**Materials provided**

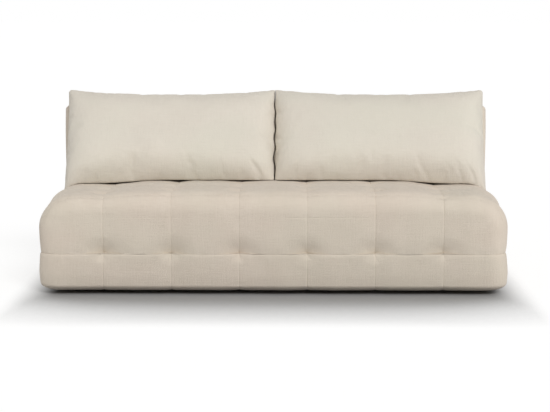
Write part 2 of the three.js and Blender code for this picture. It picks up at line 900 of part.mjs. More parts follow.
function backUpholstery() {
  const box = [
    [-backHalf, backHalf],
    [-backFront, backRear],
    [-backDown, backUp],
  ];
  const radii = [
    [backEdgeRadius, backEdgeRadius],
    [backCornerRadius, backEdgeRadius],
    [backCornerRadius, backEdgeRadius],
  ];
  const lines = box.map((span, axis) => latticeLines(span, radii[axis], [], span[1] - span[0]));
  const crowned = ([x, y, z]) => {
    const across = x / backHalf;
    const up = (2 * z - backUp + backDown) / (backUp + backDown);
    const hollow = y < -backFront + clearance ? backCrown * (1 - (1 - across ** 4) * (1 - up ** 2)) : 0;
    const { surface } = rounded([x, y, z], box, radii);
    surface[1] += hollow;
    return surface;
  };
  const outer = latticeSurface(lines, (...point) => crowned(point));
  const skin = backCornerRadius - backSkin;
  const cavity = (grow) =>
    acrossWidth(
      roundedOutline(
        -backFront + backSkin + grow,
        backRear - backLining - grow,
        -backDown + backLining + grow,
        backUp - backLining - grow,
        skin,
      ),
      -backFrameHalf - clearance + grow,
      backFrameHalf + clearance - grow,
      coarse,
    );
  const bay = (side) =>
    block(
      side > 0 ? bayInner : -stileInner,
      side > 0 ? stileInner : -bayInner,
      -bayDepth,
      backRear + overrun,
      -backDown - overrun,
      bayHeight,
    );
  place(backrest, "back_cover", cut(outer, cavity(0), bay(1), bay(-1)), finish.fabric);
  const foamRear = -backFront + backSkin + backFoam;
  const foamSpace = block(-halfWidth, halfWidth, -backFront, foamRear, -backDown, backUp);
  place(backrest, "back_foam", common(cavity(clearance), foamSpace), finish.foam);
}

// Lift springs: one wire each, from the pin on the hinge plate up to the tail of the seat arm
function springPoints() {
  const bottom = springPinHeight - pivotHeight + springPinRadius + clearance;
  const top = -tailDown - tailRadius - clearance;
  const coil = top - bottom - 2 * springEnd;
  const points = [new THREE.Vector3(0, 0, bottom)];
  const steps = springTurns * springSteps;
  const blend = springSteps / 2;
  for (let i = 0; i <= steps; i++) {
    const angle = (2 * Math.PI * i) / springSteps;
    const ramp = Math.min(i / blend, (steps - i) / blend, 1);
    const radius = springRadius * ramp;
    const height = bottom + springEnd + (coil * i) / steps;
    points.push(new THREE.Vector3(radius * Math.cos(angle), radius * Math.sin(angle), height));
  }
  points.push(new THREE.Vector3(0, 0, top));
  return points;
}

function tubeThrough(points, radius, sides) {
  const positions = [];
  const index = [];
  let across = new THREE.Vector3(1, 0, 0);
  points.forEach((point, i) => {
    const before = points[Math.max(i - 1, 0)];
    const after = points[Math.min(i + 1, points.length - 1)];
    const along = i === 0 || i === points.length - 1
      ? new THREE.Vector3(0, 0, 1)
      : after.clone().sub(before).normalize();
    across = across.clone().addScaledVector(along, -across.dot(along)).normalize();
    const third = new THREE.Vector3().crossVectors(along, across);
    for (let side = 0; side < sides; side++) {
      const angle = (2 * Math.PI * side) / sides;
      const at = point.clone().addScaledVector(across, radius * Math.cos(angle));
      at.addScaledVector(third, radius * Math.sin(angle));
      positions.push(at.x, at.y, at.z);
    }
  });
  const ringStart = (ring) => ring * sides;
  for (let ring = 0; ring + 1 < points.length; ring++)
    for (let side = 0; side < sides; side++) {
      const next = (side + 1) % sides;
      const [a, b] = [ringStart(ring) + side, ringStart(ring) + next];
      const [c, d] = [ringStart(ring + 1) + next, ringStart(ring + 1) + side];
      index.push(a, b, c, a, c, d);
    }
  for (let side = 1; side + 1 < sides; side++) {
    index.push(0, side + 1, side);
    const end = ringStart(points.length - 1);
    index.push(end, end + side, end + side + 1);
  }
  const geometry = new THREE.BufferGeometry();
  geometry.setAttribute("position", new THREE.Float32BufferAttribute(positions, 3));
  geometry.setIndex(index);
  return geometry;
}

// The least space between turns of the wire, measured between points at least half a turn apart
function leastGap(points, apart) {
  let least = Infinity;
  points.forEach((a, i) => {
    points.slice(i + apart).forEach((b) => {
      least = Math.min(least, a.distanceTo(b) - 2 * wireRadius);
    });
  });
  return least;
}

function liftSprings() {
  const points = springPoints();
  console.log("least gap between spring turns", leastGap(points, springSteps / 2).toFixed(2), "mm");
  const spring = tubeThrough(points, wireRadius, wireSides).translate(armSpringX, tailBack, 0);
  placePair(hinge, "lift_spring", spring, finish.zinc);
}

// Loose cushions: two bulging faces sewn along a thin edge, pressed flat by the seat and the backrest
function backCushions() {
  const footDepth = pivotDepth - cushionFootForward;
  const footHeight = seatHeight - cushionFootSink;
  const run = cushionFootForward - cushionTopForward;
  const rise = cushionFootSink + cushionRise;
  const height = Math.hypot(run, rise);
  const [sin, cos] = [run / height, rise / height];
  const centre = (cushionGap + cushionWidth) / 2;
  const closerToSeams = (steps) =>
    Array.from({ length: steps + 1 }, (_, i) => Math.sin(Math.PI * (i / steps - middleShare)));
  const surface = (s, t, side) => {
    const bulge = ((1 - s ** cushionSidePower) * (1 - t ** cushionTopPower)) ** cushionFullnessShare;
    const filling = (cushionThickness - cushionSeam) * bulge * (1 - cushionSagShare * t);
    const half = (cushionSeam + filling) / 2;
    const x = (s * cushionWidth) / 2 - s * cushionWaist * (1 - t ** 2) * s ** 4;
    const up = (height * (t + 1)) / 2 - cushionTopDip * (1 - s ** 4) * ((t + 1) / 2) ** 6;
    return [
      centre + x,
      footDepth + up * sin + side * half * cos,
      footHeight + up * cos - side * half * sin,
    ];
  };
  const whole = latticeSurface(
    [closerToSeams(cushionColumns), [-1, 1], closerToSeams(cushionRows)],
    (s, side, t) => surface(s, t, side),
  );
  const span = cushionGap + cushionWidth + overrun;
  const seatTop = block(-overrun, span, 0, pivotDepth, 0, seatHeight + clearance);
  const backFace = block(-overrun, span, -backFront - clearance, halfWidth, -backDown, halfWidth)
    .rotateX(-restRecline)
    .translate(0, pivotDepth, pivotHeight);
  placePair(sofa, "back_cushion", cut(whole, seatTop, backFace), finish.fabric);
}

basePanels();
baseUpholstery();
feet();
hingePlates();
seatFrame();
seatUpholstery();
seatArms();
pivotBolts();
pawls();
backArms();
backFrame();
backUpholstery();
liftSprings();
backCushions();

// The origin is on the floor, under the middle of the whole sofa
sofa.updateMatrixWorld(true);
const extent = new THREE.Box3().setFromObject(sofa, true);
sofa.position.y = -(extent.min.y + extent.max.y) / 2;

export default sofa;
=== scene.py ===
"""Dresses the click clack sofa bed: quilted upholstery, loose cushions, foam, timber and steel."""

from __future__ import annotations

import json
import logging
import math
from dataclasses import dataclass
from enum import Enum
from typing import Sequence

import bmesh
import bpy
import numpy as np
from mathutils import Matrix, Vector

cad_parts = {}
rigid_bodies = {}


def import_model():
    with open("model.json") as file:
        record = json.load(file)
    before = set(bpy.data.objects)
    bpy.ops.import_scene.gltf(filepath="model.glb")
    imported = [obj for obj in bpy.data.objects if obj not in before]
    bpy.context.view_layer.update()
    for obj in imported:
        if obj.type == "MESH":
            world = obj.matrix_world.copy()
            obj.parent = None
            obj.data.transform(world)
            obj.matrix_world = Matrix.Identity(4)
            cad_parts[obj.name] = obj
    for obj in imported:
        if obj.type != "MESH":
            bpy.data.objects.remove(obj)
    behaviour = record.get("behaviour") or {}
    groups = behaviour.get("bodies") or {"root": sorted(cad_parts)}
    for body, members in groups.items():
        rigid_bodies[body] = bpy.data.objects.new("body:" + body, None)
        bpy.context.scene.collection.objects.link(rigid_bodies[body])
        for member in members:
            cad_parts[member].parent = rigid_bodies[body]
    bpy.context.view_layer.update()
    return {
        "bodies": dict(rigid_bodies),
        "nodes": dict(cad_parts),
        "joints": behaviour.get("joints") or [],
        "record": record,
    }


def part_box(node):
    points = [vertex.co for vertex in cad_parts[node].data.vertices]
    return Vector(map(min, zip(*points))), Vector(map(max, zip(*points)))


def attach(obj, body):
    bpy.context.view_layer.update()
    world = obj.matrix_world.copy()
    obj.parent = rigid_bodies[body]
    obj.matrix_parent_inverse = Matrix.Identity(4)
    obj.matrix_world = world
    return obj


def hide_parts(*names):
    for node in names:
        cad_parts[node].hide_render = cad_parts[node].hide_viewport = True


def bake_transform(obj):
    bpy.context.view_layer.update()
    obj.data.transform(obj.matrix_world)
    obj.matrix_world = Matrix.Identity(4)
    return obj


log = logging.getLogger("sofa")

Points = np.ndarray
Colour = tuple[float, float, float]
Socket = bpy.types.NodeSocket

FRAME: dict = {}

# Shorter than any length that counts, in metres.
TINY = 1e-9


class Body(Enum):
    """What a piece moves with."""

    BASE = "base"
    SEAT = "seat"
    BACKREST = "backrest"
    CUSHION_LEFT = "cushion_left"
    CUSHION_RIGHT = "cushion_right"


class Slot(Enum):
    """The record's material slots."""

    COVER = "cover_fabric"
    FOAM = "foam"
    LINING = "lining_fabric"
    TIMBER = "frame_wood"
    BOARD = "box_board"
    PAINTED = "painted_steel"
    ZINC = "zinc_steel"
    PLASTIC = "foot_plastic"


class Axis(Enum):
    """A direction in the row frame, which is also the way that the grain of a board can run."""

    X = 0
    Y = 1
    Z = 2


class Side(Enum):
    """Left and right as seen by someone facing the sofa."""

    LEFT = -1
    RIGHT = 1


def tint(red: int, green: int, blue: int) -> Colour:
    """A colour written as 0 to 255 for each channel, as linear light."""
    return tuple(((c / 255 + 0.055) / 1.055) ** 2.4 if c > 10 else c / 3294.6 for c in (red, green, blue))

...

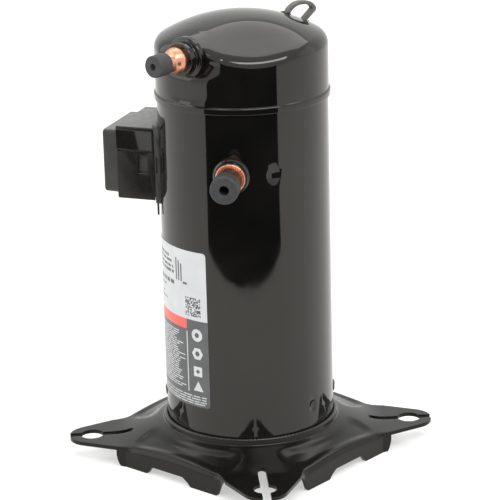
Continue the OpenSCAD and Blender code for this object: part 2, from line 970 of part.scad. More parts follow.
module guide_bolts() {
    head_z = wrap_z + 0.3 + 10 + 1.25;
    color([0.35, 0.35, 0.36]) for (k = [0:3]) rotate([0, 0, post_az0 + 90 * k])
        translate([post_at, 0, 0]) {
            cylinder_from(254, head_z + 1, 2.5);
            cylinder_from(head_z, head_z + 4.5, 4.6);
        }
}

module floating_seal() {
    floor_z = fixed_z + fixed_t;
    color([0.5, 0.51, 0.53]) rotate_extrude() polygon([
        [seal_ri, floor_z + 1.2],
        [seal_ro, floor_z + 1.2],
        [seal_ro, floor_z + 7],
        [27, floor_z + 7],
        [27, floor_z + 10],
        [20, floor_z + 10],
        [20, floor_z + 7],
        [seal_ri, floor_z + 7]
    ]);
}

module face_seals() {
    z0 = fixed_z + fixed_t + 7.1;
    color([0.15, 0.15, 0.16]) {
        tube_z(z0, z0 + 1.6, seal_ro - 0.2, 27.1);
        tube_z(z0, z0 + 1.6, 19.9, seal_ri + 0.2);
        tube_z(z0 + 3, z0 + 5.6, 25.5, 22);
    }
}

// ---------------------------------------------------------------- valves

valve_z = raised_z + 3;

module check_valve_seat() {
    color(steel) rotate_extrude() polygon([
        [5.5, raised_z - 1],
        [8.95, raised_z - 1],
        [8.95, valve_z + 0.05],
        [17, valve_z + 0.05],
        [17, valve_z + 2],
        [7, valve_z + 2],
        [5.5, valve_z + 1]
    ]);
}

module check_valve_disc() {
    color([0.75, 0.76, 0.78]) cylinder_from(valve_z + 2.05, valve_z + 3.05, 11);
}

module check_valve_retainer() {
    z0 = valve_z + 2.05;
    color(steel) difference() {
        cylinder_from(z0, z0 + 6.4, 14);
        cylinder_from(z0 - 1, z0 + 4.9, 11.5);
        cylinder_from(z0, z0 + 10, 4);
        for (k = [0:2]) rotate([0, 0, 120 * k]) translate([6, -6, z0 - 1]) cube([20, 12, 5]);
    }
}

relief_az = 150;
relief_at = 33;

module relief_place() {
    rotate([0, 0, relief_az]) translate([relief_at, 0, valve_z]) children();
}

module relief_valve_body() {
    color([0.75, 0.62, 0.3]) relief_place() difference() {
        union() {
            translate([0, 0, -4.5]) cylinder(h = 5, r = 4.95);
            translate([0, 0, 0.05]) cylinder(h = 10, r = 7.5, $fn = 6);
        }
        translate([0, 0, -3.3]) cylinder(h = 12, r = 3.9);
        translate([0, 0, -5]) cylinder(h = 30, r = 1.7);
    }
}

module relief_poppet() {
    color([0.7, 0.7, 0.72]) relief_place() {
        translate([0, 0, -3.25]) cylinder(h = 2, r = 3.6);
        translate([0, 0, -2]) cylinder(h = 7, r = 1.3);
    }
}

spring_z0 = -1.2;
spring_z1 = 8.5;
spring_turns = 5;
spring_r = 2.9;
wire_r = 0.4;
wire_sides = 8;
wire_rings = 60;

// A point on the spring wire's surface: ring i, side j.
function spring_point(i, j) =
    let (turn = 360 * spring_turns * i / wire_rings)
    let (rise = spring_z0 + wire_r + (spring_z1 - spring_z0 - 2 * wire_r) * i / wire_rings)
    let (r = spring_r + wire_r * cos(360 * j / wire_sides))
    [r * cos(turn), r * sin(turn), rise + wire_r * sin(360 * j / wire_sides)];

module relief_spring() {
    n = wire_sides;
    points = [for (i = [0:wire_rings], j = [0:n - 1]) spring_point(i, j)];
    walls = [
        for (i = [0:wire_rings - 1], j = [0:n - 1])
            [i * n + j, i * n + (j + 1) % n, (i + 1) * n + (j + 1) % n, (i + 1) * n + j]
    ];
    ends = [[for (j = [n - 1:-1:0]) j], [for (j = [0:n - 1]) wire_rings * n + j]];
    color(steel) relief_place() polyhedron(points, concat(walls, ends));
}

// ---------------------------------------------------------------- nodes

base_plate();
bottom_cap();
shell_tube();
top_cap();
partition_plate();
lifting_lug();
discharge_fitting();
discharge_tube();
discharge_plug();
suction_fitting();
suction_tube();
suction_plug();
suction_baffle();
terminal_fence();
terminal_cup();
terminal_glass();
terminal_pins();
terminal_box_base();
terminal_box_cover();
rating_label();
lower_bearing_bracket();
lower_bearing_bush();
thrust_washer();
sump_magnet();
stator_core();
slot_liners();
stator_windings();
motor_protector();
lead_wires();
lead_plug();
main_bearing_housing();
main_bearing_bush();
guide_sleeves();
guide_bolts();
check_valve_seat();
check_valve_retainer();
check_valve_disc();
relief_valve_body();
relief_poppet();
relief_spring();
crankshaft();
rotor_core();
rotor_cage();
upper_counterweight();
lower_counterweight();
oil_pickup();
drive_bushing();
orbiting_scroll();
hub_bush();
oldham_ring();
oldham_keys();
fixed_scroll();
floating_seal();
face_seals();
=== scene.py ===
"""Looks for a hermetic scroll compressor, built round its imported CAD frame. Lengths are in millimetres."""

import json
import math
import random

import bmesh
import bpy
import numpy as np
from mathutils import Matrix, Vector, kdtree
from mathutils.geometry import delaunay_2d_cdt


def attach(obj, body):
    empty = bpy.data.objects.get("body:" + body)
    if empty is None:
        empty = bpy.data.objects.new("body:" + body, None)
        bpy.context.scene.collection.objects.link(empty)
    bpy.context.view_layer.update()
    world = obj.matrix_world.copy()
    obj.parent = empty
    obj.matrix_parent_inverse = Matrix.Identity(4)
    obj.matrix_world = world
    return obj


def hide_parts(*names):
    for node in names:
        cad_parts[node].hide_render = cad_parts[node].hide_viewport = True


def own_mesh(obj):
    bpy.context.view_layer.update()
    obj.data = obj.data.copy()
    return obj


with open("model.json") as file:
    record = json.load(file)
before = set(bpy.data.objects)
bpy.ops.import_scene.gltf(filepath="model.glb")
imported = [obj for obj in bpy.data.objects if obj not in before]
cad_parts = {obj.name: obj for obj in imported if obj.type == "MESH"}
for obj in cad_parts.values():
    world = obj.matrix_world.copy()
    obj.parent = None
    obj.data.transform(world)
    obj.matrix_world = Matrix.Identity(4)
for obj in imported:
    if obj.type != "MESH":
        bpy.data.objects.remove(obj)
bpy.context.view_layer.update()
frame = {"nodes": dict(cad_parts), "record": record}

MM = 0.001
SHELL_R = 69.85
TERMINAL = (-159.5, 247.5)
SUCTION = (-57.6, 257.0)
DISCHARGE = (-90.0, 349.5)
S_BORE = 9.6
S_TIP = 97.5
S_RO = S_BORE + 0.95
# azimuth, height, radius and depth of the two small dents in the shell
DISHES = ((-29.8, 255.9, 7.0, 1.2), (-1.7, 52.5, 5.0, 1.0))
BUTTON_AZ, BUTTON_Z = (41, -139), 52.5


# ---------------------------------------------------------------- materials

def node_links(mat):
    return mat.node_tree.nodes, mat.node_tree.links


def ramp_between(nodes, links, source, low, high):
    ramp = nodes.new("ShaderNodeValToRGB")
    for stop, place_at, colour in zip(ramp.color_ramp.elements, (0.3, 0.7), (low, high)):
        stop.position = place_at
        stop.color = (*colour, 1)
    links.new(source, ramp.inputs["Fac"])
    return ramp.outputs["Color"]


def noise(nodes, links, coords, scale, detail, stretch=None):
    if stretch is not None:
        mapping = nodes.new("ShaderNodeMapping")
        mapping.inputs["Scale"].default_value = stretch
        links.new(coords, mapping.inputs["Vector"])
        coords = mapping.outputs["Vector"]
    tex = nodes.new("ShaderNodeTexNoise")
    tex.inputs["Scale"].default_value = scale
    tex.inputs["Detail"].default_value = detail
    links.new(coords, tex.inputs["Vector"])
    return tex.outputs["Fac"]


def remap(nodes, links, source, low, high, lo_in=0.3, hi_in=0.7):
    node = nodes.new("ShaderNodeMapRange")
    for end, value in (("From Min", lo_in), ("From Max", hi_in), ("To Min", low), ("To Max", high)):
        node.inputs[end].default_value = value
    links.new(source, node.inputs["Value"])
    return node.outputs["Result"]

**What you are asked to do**
Return only the part of the records above that opens with the line containing "the whole sofa" and closes with the line containing "cad_parts[member].parent = rigid_bodies[body]", ends included.

**Solved problem**
// The origin is on the floor, under the middle of the whole sofa
sofa.updateMatrixWorld(true);
const extent = new THREE.Box3().setFromObject(sofa, true);
sofa.position.y = -(extent.min.y + extent.max.y) / 2;

export default sofa;
=== scene.py ===
"""Dresses the click clack sofa bed: quilted upholstery, loose cushions, foam, timber and steel."""

from __future__ import annotations

import json
import logging
import math
from dataclasses import dataclass
from enum import Enum
from typing import Sequence

import bmesh
import bpy
import numpy as np
from mathutils import Matrix, Vector

cad_parts = {}
rigid_bodies = {}


def import_model():
    with open("model.json") as file:
        record = json.load(file)
    before = set(bpy.data.objects)
    bpy.ops.import_scene.gltf(filepath="model.glb")
    imported = [obj for obj in bpy.data.objects if obj not in before]
    bpy.context.view_layer.update()
    for obj in imported:
        if obj.type == "MESH":
            world = obj.matrix_world.copy()
            obj.parent = None
            obj.data.transform(world)
            obj.matrix_world = Matrix.Identity(4)
            cad_parts[obj.name] = obj
    for obj in imported:
        if obj.type != "MESH":
            bpy.data.objects.remove(obj)
    behaviour = record.get("behaviour") or {}
    groups = behaviour.get("bodies") or {"root": sorted(cad_parts)}
    for body, members in groups.items():
        rigid_bodies[body] = bpy.data.objects.new("body:" + body, None)
        bpy.context.scene.collection.objects.link(rigid_bodies[body])
        for member in members:
            cad_parts[member].parent = rigid_bodies[body]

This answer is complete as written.